Having bluffed their way (with the aid of MCA Records) onto country radio, the Miami-based Mavericks are continuously demonstrating that they transcend pretty much any category of popular music. With Raul Malo’s powerful, near-operatic voice (imagine Roy Orbison with some Elvis swagger), strong musical backing and a range of musical tastes that for many redefine “hip,” the band can do — and seemingly does — practically anything.
Friday night’s Greek Theater set, fairly typical for the group, ranged from hard country with a twist (Merle Haggard’s “The Bottle Let Me Down” done as a Louis Prima-styled Vegas lounge shuffle) to Latin material to real Vegas lounge music, in most cases buttressed by a four-main horn section.
Several original tunes, many of them the band’s hits, were scattered throughout, though some of the best known of those were saved as encores. The Mavericks have more on their agenda than bringing their records to the stage.
The group has so much fun, it’s sometimes hard to tell when — or if — they’re kidding. Early on, Malo performed Tom Jones’ signature “It’s Not Unusual,” faithfully and respectfully. But if that wasn’t camped up, how about the version, later on, of the Engelbert Humperdinck hit “A Man Without Love” — are they kidding, or what? If so, only by the context; the performance was straight-on.
The band’s treatment of its own songs was in many cases just as surprising and versatile: the Merseybeat-styled electric 12-string guitar on “What a Crying Shame,” the rousing faux-gospel “Save a Prayer,” a bluesy “Tell Me Why” that was more reminiscent of one of the kings of the blues than anything country (Nick Kane playing a Flying-V guitar for the number) or “Dolores,” sung through a megaphone, Rudy Vallee style.
Ringleaders Malo and bassist Robert Reynolds treated the Greek more like a bar than a concert hall: cracking wise, taking (quite a bit of) time to sign autographs and inviting a woman up from the crowd to help Malo when he “forgot” the lyrics to one of his newer songs.
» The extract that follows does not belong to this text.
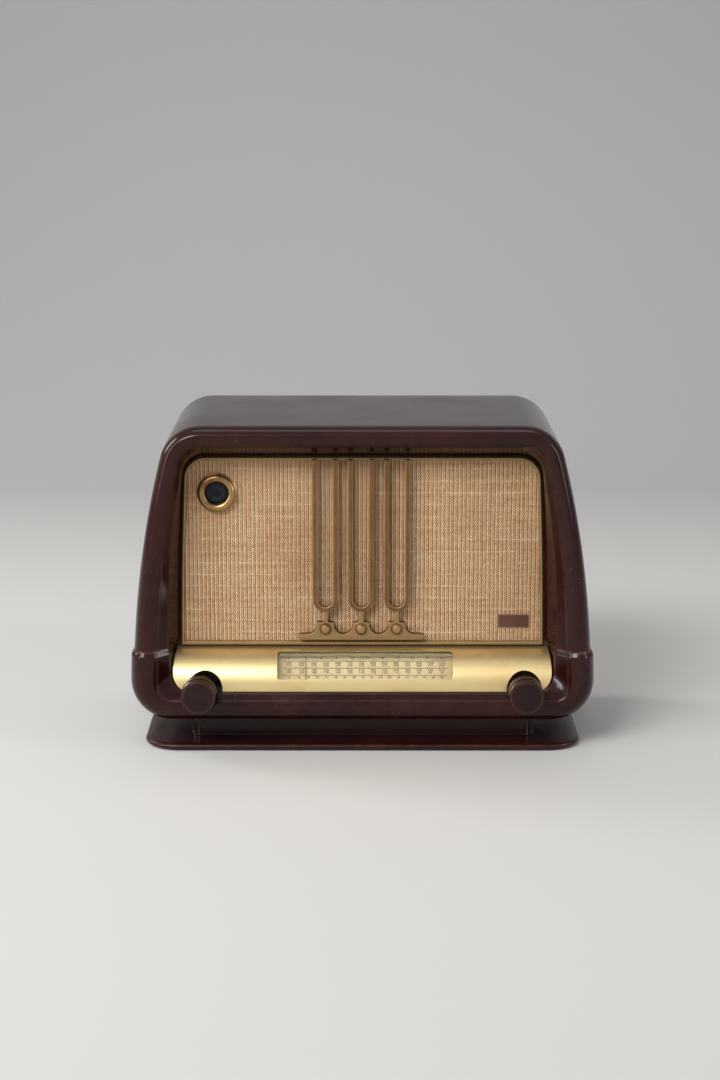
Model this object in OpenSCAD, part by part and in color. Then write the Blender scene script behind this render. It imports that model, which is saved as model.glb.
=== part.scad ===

The Derailers are a lot more single-minded musically than the Mavericks, specializing in largely original ma-terial with a ’50s and ’60s country sound. But the Austin-based Sire/Watermelon Records act had a trick or two to display as well, the best being what “Raspberry Beret” might have sounded like if composer Prince had grown up in Bakersfield in the ’40s and somehow hooked up with a funk bass player.